Para além da evidente relação de Elphaba e Glinda, o musical conta com um leque de outras personagens interessantes que tornam a história mais fascinante ainda: como Fyero, o homem por quem Elphaba se apaixona e que se torna aliado dela na batalha contra o Feiticeiro; ou até mesmo a frágil Nessarose na sua cadeira de rodas, a irmã de Glinda e que se assume, mais tarde, como a Bruxa Má do Este; E ainda Boq, um amigo de Elphaba que tem uma paixoneta por Glinda.

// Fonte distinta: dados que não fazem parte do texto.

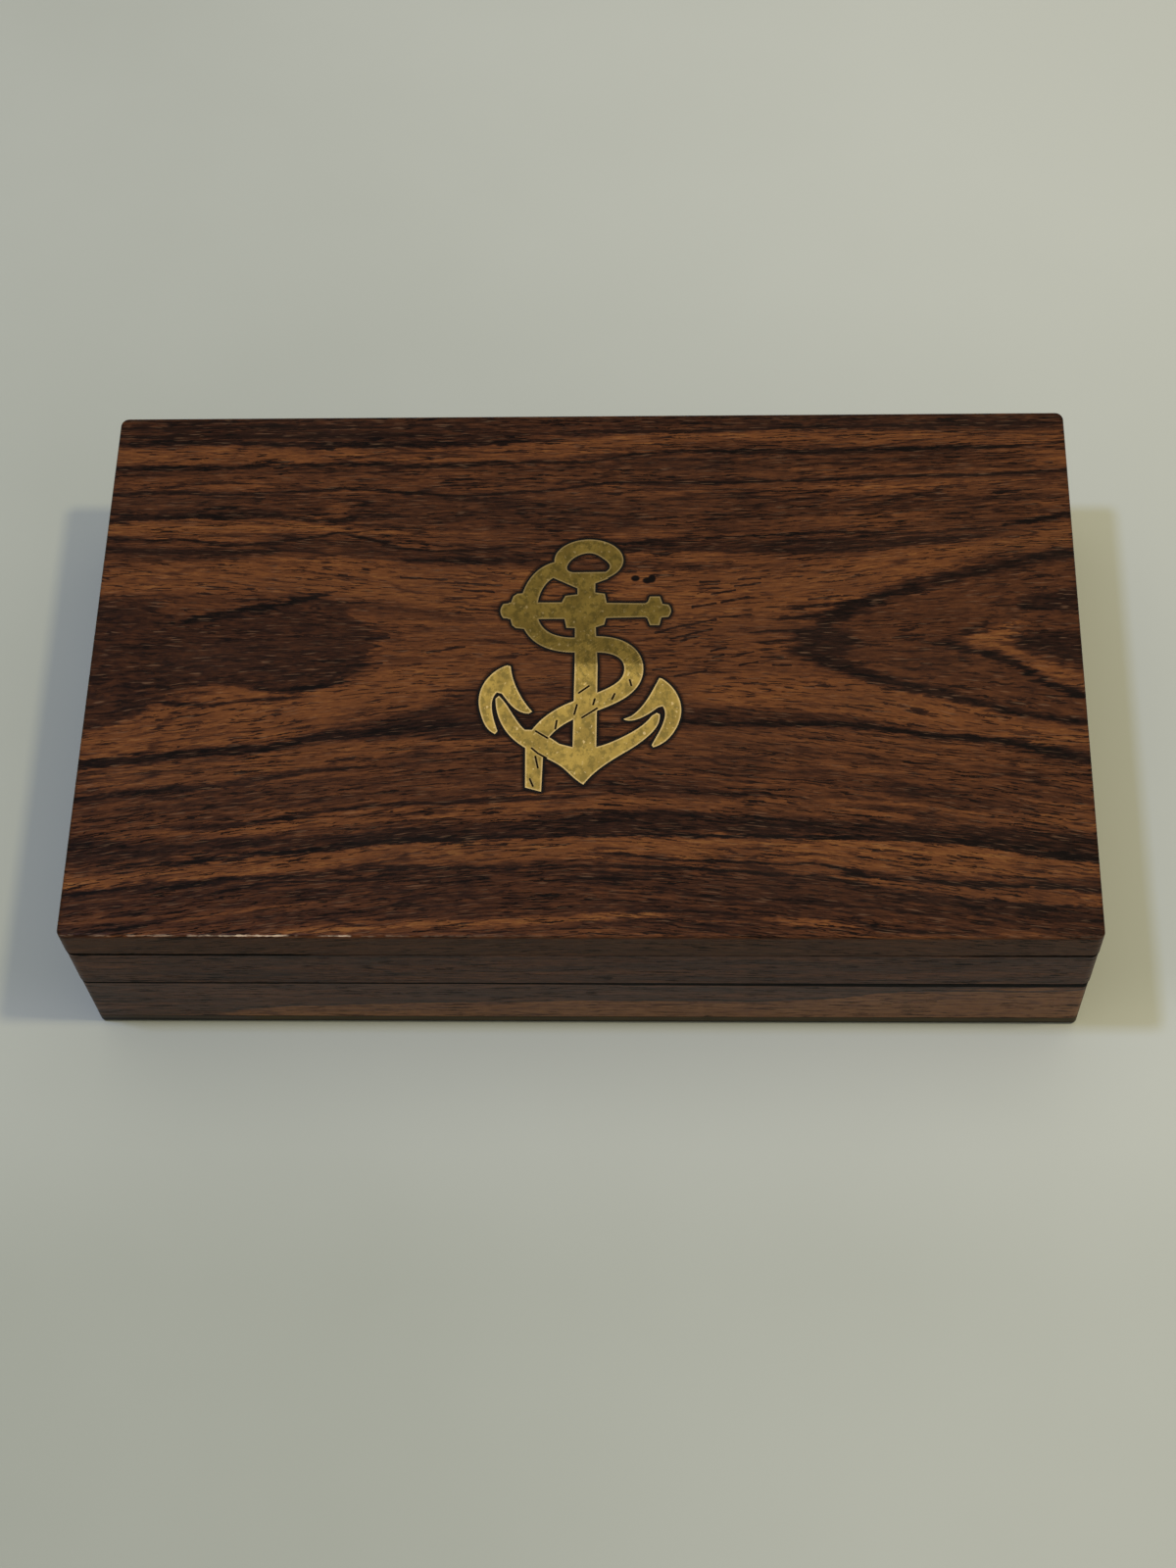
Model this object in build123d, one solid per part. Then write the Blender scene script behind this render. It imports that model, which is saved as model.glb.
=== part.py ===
from build123d import *
import math
import os

# An antique glove box: a shallow mitred base, a thick lid with a brass anchor let into
# it, and two butt hinges at the back. Millimetres. X runs along the front, +Y to the
# back and +Z up. The origin is the centre of the underside.

# Box
box_length = 254.0  # over the lid board
box_depth = 155.0
base_wall_height = 21.5
lid_rail_height = 17.0
lid_board_thickness = 10.5
bottom_panel_thickness = 3.0
baize_thickness = 0.8
wall_thickness = 10.0
rim_gap = 0.4  # between the shut lid and the base
base_inset = 0.4  # base behind the lid board, at the front and both ends
rail_inset = 0.1  # lid rails behind the lid board, all round
baize_inset = 0.4

# Rounded edges
lid_corner_radius = 2.2
base_corner_radius = 1.5
board_top_radius = 1.0
seam_radius = 0.3  # where a board is glued to the walls
rim_radius = 0.4
same_height = 0.001  # edges this near a height lie at it

# Front left corner of the baize, torn away
torn_length = 41.5
torn_depth = 2.4
torn_taper = 3.0

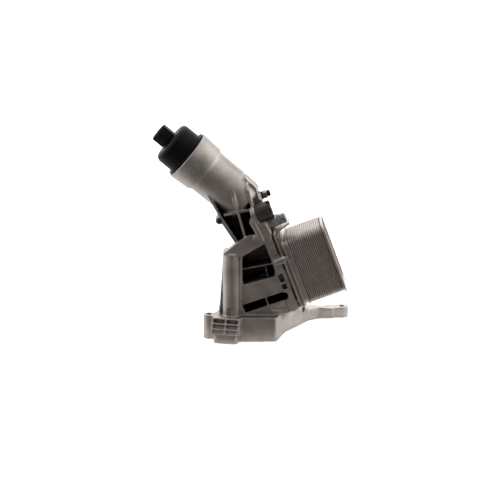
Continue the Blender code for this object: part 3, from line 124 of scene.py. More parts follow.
# Painted shade: its pockets fall to a dark brown over 30 mm, and each inside corner darkens
# once more over its last 6 mm, as shade falls there.
recess_shade_ao = add(tree, "ShaderNodeAmbientOcclusion", {"Distance": 0.03, "samples": 8, "only_local": True})
depth = add(tree, "ShaderNodeMapRange",
            {"From Min": 0.25, "From Max": 0.8, "To Min": 0.0, "To Max": 1.0},
            {"Value": recess_shade_ao.outputs["AO"]})
# Painted shade: the dark brown that the pockets fall to.
skin = add(tree, "ShaderNodeMix", {"data_type": 'RGBA', "A": linear("#2b2827")},
           {"Factor": depth.outputs["Result"], "B": spread.outputs["Vector"]})
# Painted shade again, in each inside corner.
corner = add(tree, "ShaderNodeAmbientOcclusion",
             {"Distance": 0.006, "samples": 8, "only_local": True})
corner_depth = add(tree, "ShaderNodeMapRange",
                   {"From Min": 0.3, "From Max": 0.75, "To Min": 0.35, "To Max": 1.0},
                   {"Value": corner.outputs["AO"]})
shade_painted_skin = add(tree, "ShaderNodeVectorMath", {"operation": 'SCALE'},
             {0: skin.outputs["Result"], "Scale": corner_depth.outputs["Result"]})
tree.links.new(shade_painted_skin.outputs["Vector"], shader.inputs["Base Color"])
rough = add(tree, "ShaderNodeMapRange", {"To Min": 0.44, "To Max": 0.62}, {"Value": clouds.outputs["Fac"]})
tree.links.new(rough.outputs["Result"], shader.inputs["Roughness"])
grain = add(tree, "ShaderNodeTexNoise", {"Scale": per_mm(0.7), "Detail": 3.0}, {"Vector": place})
bump = add(tree, "ShaderNodeBump", {"Strength": 0.25, "Distance": 0.0003}, {"Height": grain.outputs["Fac"]})
tree.links.new(bump.outputs["Normal"], shader.inputs["Normal"])


def as_object(bm, name):
    """An object of this name made from a bmesh, which is then freed."""
    mesh = bpy.data.meshes.new(name)
    bm.to_mesh(mesh)
    bm.free()
    thing = bpy.data.objects.new(name, mesh)
    bpy.context.scene.collection.objects.link(thing)
    return thing


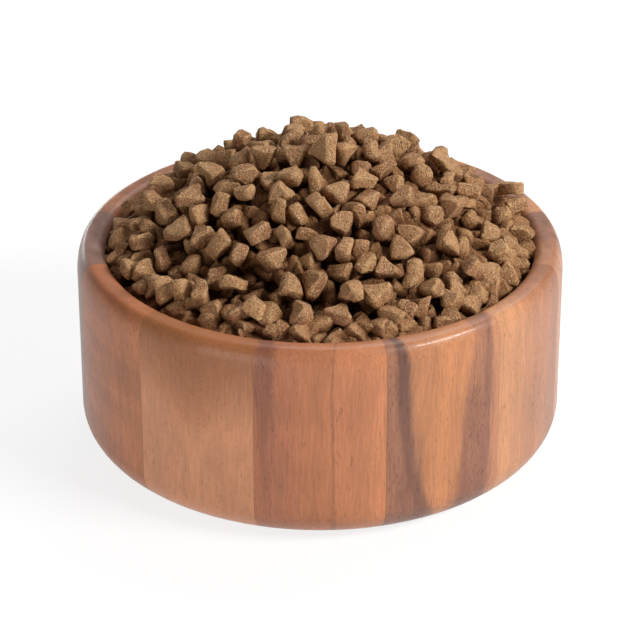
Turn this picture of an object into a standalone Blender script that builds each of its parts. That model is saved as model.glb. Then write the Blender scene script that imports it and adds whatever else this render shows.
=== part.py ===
"""Round bowl coopered from hardwood staves and heaped with dry pet food.

Metres, Z up. The bowl stands on the plane Z = 0, its axis is Z and its front is towards -Y.
Each stave runs from the rim to the underside and turns inwards at the bottom, where the
staves hold a round base panel. The food is one fused heap with loose kibbles lying on it.
"""
import math

import bmesh
import bpy
import numpy as np
from mathutils import Matrix, Vector
from mathutils.bvhtree import BVHTree

# Bowl: driving sizes
BOWL_RADIUS = 0.1015
BOWL_HEIGHT = 0.089
WALL = 0.012
FLOOR = 0.012
BASE_PANEL_RADIUS = 0.068
STAVES = 12
GAP = 0.0003

# Bowl: turned edges, each an elliptical arc of a reach inwards and a reach upwards
RIM_OUTER_IN = 0.0045
RIM_OUTER_DOWN = 0.011
RIM_INNER_ROUND = 0.004
FOOT_IN = 0.0215
FOOT_UP = 0.017
INSIDE_FILLET = 0.020
PANEL_CHAMFER = 0.0006

# Food: the heap's dome, and what the kibbles are
HEAP_EDGE_BELOW_RIM = 0.0055
HEAP_RISE = 0.0455
HEAP_ROUNDNESS = 1.65
HEAP_CORE_DEPTH = 0.0045
HEAP_STANDS_OUT = 0.0066
KIBBLE_WIDTH = 0.0118
KIBBLE_THICKNESS = 0.0063
KIBBLE_SPREAD = 0.16
KIBBLE_CORNER = 0.20
KIBBLE_DRAFT = 0.90
KIBBLE_SINK = 0.0005
DROP = 0.022
COARSE_STEP = 0.0004
FINE_STEP = 0.00005
LOOSE_KIBBLES = 46
SEED = 113

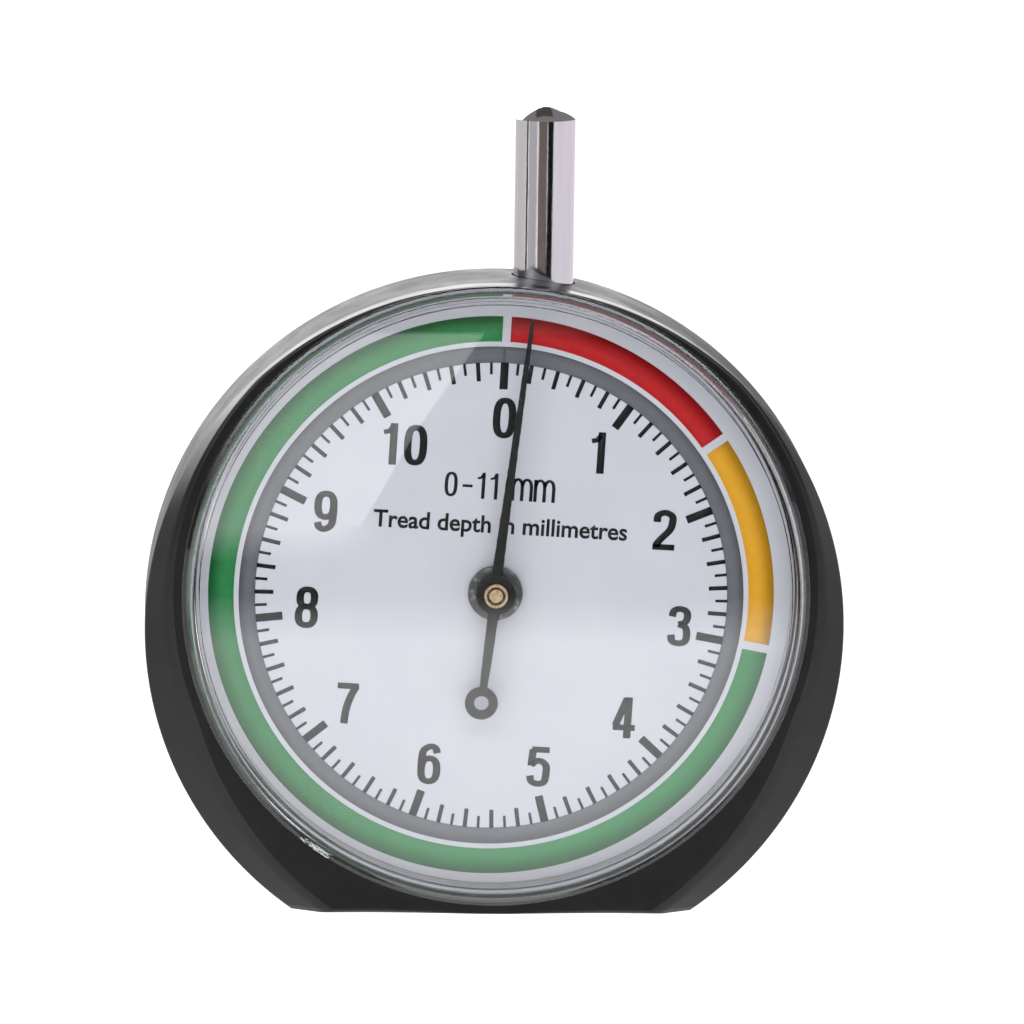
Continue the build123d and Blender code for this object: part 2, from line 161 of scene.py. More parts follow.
def curve_between(a, corner, b, steps):
    """Points of a quadratic curve from a to b, pulled towards a corner."""
    points = []
    for i in range(steps + 1):
        t = i / steps
        weights = ((1 - t) ** 2, 2 * t * (1 - t), t * t)
        points.append(tuple(sum(w * v for w, v in zip(weights, each)) for each in zip(a, corner, b)))
    return points


def cut(thing, cutters):
    """Subtracts closed objects from another, for good."""
    for cutter in cutters:
        step = thing.modifiers.new("cut", "BOOLEAN")
        step.operation = "DIFFERENCE"
        step.solver = "EXACT"
        step.object = cutter
    for modifier in [m for m in thing.modifiers if m.type == "WEIGHTED_NORMAL"]:
        thing.modifiers.remove(modifier)
    bpy.context.view_layer.update()
    result = bpy.data.meshes.new_from_object(thing.evaluated_get(bpy.context.evaluated_depsgraph_get()))
    thing.modifiers.clear()
    old = thing.data
    thing.data = result
    bpy.data.meshes.remove(old)
    result.name = thing.name
    result.shade_smooth()
    result.set_sharp_from_angle(angle=math.radians(30))
    normals = thing.modifiers.new("normals", "WEIGHTED_NORMAL")
    normals.keep_sharp = True
    for cutter in cutters:
        bpy.data.objects.remove(cutter)


def round_bar(name, radius, start, end, axis, centre, slots, count=96):
    """A round bar along Y or Z that cuts a hole. centre is (x, other)."""
    profile = [(0, start), (radius, start), (radius, end), (0, end)]
    verts, faces, index = [], [], []
    for r, s in profile:
        if r < 1e-6:
            index.append([len(verts)] * count)
            verts.append((centre[0], s, centre[1]) if axis == "Y" else (centre[0], centre[1], s))
            continue
        index.append(list(range(len(verts), len(verts) + count)))
        for i in range(count):
            angle = 2 * math.pi * i / count
            u, v = centre[0] + r * math.cos(angle), centre[1] + r * math.sin(angle)
            verts.append((u, s, v) if axis == "Y" else (u, v, s))
    for k in range(len(profile) - 1):
        a, b = index[k], index[k + 1]
        for i in range(count):
            j = (i + 1) % count
            corners = list(dict.fromkeys((a[i], a[j], b[j], b[i])))
            if len(corners) > 2:
                faces.append(tuple(corners))
    return new_object(name, verts, faces, slots)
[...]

Com muitas reviravoltas que expressam tão bem a animação do Mundo de Oz, sucedidas por momentos emocionantes capazes de deixar o público com lágrimas nos olhos, o musical Wicked consegue redimir uma das vilãs mais controversas da cultura popular. Entre as minhas músicas favoritas do espetáculo destaco, claramente, as mencionadas anteriormente, assim como “No Good Deed”, “For Good” e “Dancing Through Life”.
Mais do que a história, este é um musical que continua a merecer aplausos quando considerada toda a produção envolvida. O que assistimos na plateia do Gershwin Theatre é um verdadeiro espetáculo de magia, tal é o uso dado aos efeitos de luzes, cenários e atores. É por isso mesmo que a adaptação musical, que estreou na Broadway em outubro de 2003, continua a receber reviews muito positivas.
Mesmo que o elenco original, composto por Idina Menzel, como Elphaba e Kristin Chenoweth, como Glinda, já não faça parte da produção, Wicked continua a fazer magia com um elenco mais jovem: Jenniffer Nettles e Annaleigh Ashford.
Tal como começou, o espetáculo termina de novo ao som de No One Mourns The Wicked, à medida que as cortinas caem e o público se levanta para aplaudir todo o elenco em pé.
Dado o sucesso do musical Wicked, o espetáculo já passou por palcos em diferentes cantos do mundo, nomeadamente em West End (Londres), Irlanda e tours pela América do Norte, Austrália e até mesmo Brasil. Ainda assim, o palco do Gershwin Theatre, que recebeu o espetáculo pela primeira vez, continua a mantê-lo em cena e a ser milhares de visitas todos os anos.